- Founded: 1979; 47 years ago
- Founder: Andrei Tropillo
- Distributors: self-distribution, Melodiya
- Genre: Various
- Country of origin: USSR, Russia
- Location: St. Petersburg
- Official website: antrop.net

= AnTrop =

Russian record label

AnTrop («АнТро́п») is a Russian record label and production center founded by Andrei Tropillo. The name of the label is made up of the first letters of his first and last name.

AnTrop was established unofficially in 1979 as an art laboratory and a recording studio. The first high-quality recordings of Russian rock groups such as Mashina Vremeni, Aquarium, Kino, Alisa, and Nol were recorded and published in Tropillo's studio.

==History==
In 1976, Andrei Tropillo first attempted to set up a small record factory in a room rented from the Geophysics department of Leningrad State University. He eventually replaced his plans for setting up a record factory with plans to build a recording studio. Throughout the late 1970s, Tropillo managed bands and staged concerts, using the money earned from organizing concerts to buy technical equipment for sound recording.

Tropillo took a part-time job supervising a sound recording program and giving guitar lessons at the Second House of Pupils and Pioneers in Okhta in order to gain access to the institution's studio facilities. Under the auspices of the House of Pioneers, he was also able to acquire discarded hardware from other institutions in order to equip the studio. When the pupils left for the evening and summer holidays, Tropillo invited local rock musicians to record in the studio. Akvarium and Mify were the first groups to be recorded in Tropillo's studio.

From 1980 to 1981, a studio collective started to form at AnTrop, consisting of musicians who were interested in recording work and able to step in at short notice when band members didn't show up. While most bands at the time had stable line-ups for concerts, musicians moved freely between bands in the recording studio. Sergey Kuryokhin was one of the musicians who regularly came to the AnTrop studios and contributed to recordings.

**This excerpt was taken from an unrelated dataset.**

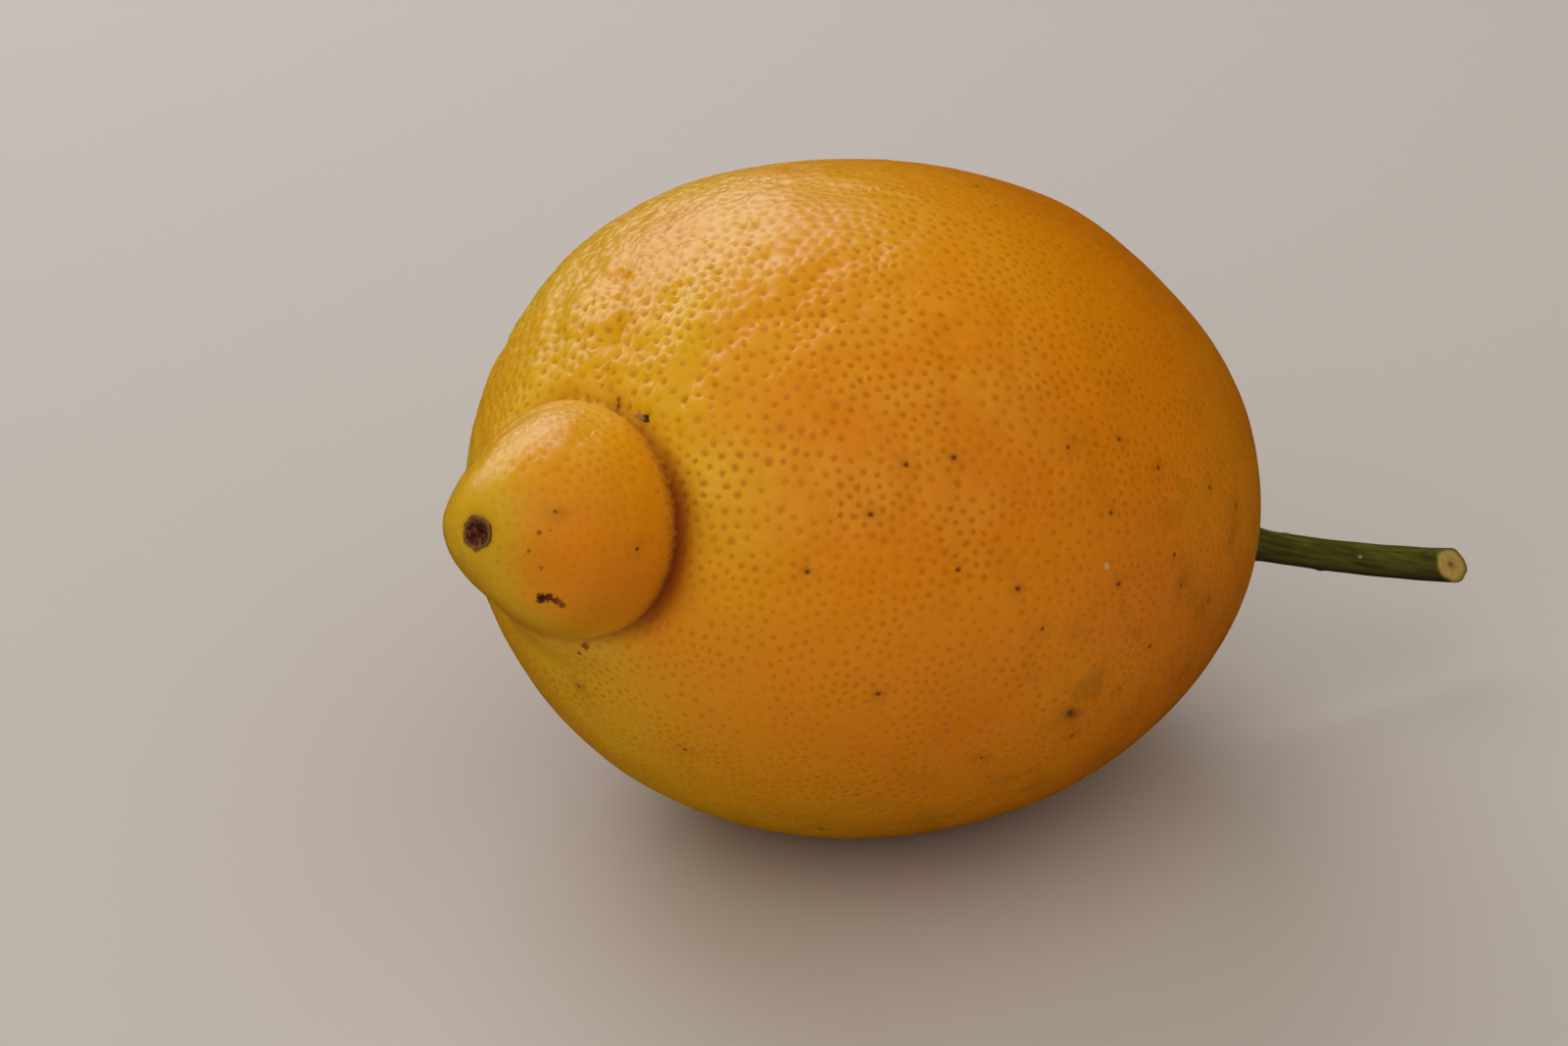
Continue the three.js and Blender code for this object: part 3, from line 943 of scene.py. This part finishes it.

In 1987, Tropillo was hired by the Leningrad branch of the state record label Melodiya. In his new position, he released several of the albums previously recorded in the AnTrop studio as LPs, but was not able to invite bands to make new recordings.

While at Melodiya, Tropillo took advantage of the copyright laws of that time to release classic albums of Western rock bands such as The Beatles and Led Zeppelin. On the records themselves, there was a note that the recording was used for broadcasting from the radio, which, according to the Soviet law of that time, removed the copyright issue for commercial use. On the records of The Beatles, for example, it was generally stated that the record was "from the collection of Nikolai Vasin".

The cover art for the AnTrop releases of Western rock albums tended to differ from the original. Names were transliterated into Cyrillic or even translated into Russian, and images were often subtly changed. The cover of the AnTrop release of Led Zeppelin IV features Dmitry Shagin, a member of the art group, Mitki. Tropillo and Vasin's faces appear in the back row on the cover of the AnTrop release of Sgt. Pepper's Lonely Hearts Club Band. On the AnTrop release of Abbey Road, John Lennon was depicted barefoot instead of Paul McCartney.

In 1993–1994, Tropillo released records under the name Santa Records.

In 2011, the AnTrop production center was threatened with eviction from its premises on the territory of the former Leningrad Record Plant. On 2 May 2011, the "AnTrop-Help!" charity concert was held at the Sergey Kuryokhin Contemporary Art Center in St. Petersburg. Boris Grebenshchikov, Andrei Makarevich, Oleg Garkusha, and Padla Bear Outfit were among the musicians who performed to support Tropillo.